Bellingham war in den vergangenen drei Jahren einer der, wenn nicht der herausragende Spieler Dortmunds. Er war er unter anderem daran maßgeblich beteiligt, dass der BVB in diesem Jahr die Deutsche Meisterschaft an den Borsigplatz holte. "Ich würde es mehr als alles andere lieben, die Bundesliga zu gewinnen, nach allem, was der Klub mir gegeben hat", träumte Bellingham im Saisonendspurt noch von der Schale. Es lag auch an dem 19-Jährigen und seinem großen Ehrgeiz, dass die Borussia nach einer Achterbahn-Saison den großen Coup landen konnte.
Es lässt sich an der Hand abzählen, wann der Mittelfeldmotor Bellingham in seinen insgesamt 92 Bundesliga-Partien mal nicht seine große Klasse darlegen konnte. "Er hat alles: ohne Ball, beim Pressing, mit Ball. Er rennt, er spielt Pässe - und ist wichtig, wenn es um Tore geht. Er ist sehr reif für sein Alter", adelte ihn einst Three-Lions-Teamkollege Harry Kane. Bellingham ist in seinen ersten Profi-Jahren bereits zu einem kompletten Spieler gewachsen, der Passstärke, Zweikampfhärte, Aggressivität, Laufbereitschaft, Kreativität und Torgefahr vereint. Zwölf Bundesliga-Tore und 15 Tor-Vorlagen hat Bellingham in seiner Zeit beim BVB beigesteuert.
Kein Wunder, dass Bellingham, der als emotionaler Leader und Lautsprecher gilt, den BVB sogar schon als Kapitän aufs Feld führen durfte. Im Vorfeld der abgelaufenen Saison 2022/23 berief ihn Trainer Edin Terzic zum dritten Kapitän hinter Reus und Hummels. Unter anderem beim Champions-League-Achtelfinal-Hinspiel dieser Saison durfte Bellingham beim 1:0-Heimsieg gegen den FC Chelsea die Binde tragen. "Das ist wahrscheinlich die größte Ehre in meiner Karriere bislang: Kapitän dieses Fußballclubs zu sein", zeigte sich der Youngster nach der Partie bei "CBS Sports" stolz. Für das Rückspiel kündigte Bellingham damals an: "Wir müssen alle Kapitäne sein." Eine Aussage, die die eigenverantwortliche Denkweise des Mittelfeldspielers einmal mehr verdeutlicht.

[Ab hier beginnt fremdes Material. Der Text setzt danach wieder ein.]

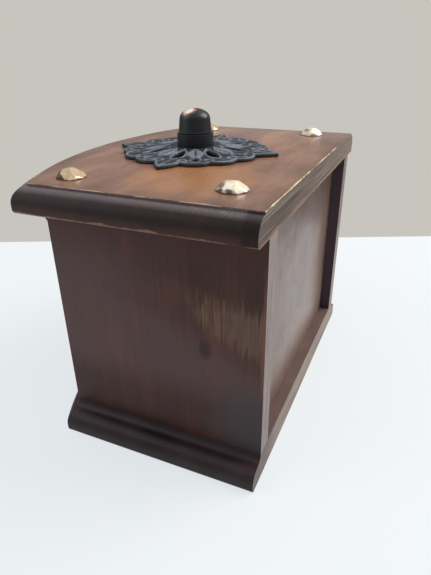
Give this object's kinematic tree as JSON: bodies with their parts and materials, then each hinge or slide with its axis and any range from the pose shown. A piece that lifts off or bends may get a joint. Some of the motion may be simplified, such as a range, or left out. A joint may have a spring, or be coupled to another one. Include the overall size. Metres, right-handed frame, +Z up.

Der bevorstehende Abschied Bellinghams Richtung Real Madrid dürfte im Team von Borussia Dortmund zumindest kurzfristig eine Lücke reißen. So selbstverständlich er seine fußballerische Exzellenz konstant darbot, ist es vor allem die Präsenz und Einstellung, mit der der 19-Jährige, der sich in Sachen Führungsstil von seinen "Vorbildern" Hummels und Reus einiges abschaute, Maßstäbe für zukünftige BVB-Youngster gesetzt hat. Der Dortmunder Publikumsliebling hat bewiesen, dass Mentalität keine Frage des Alters oder der Erfahrung ist.